Les sculptures à rayures rouge-blanc deviennent à la fin des années 60 emblématiques du peintre, cependant que leur caractère innovant a peu été relevé par les historiens de l’art. L’exposition de Berne mettra particulièrement l’accent sur cette période. Moser est venu à de nouvelles formes d’expression plastiques non pas à travers le modelage de la matière, mais bien plutôt à travers la poussée dans l’espace de la surface peinte. Des matières faciles à façonner et à peindre issues de l’industrie aéronautiques (l’époxy) ont permis de former ces tableaux tridimensionnels comme les appelle l’artiste.

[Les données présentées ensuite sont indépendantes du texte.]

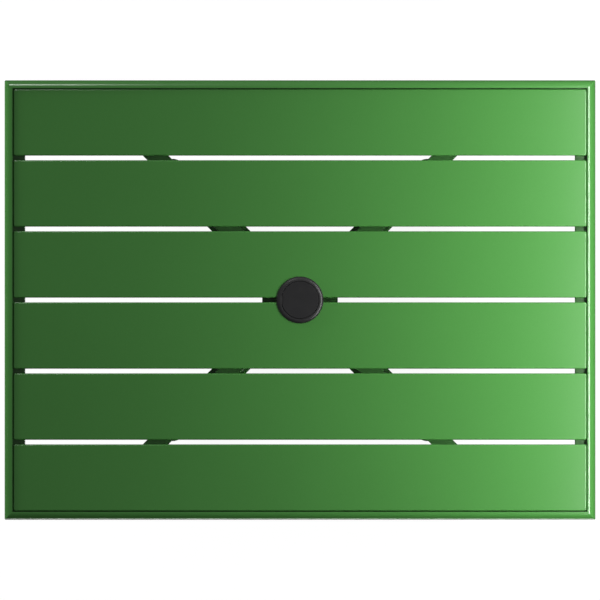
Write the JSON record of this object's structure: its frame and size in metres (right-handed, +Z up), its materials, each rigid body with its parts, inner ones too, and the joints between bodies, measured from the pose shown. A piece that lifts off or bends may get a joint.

Les sculptures polychromes de Moser sont des constructions fantastiques, un mélange d’éléments architecturaux et organiques dans lequel les expériences de la métropole se cumulent et interpellent dans leurs contradictions. Se perdre et se retrouver dans l’agencement labyrinthique de l’espace est rendu expérientiel. Des éléments architecturaux archétypiques tels que tours, coupoles, murs d’enceintes sur lesquels pointent les insignes du monde de la consommation. Certains de ces modèles seront exécutés et deviendront des sculptures déambulatoires érigées dans des espaces publics en France et en Suisse.

1975-1980

Transition sculptures – figuration

Les oeuvres sur papier de Moser sont indispensables si l’on veut comprendre et accompagner ces processus de développement et de transformation. Les dessins à l’encre de chine, les aquarelles les pastels et les craies grasses présentés ici esquissent une transition des sculptures urbaines vers les paysages de roches.

1975-1985

Figuration expressive spatiale : Carrières, Signes de piste

Les tableaux de roches et de pierres que Moser expose pour la première fois en 1977 constituent le changement le plus spectaculaire vers une nouvelle époque de son travail. La reprise de la peinture dans un gris presque monotone et d’un trait sublimé est accueillie avec scepticisme par le monde de l’art. Ce n’est qu’aujourd’hui que se laisse deviner l’anticipation d’une nouvelle peinture concrète, qui pointe vers la Nouvelle Ecole de Leipzig.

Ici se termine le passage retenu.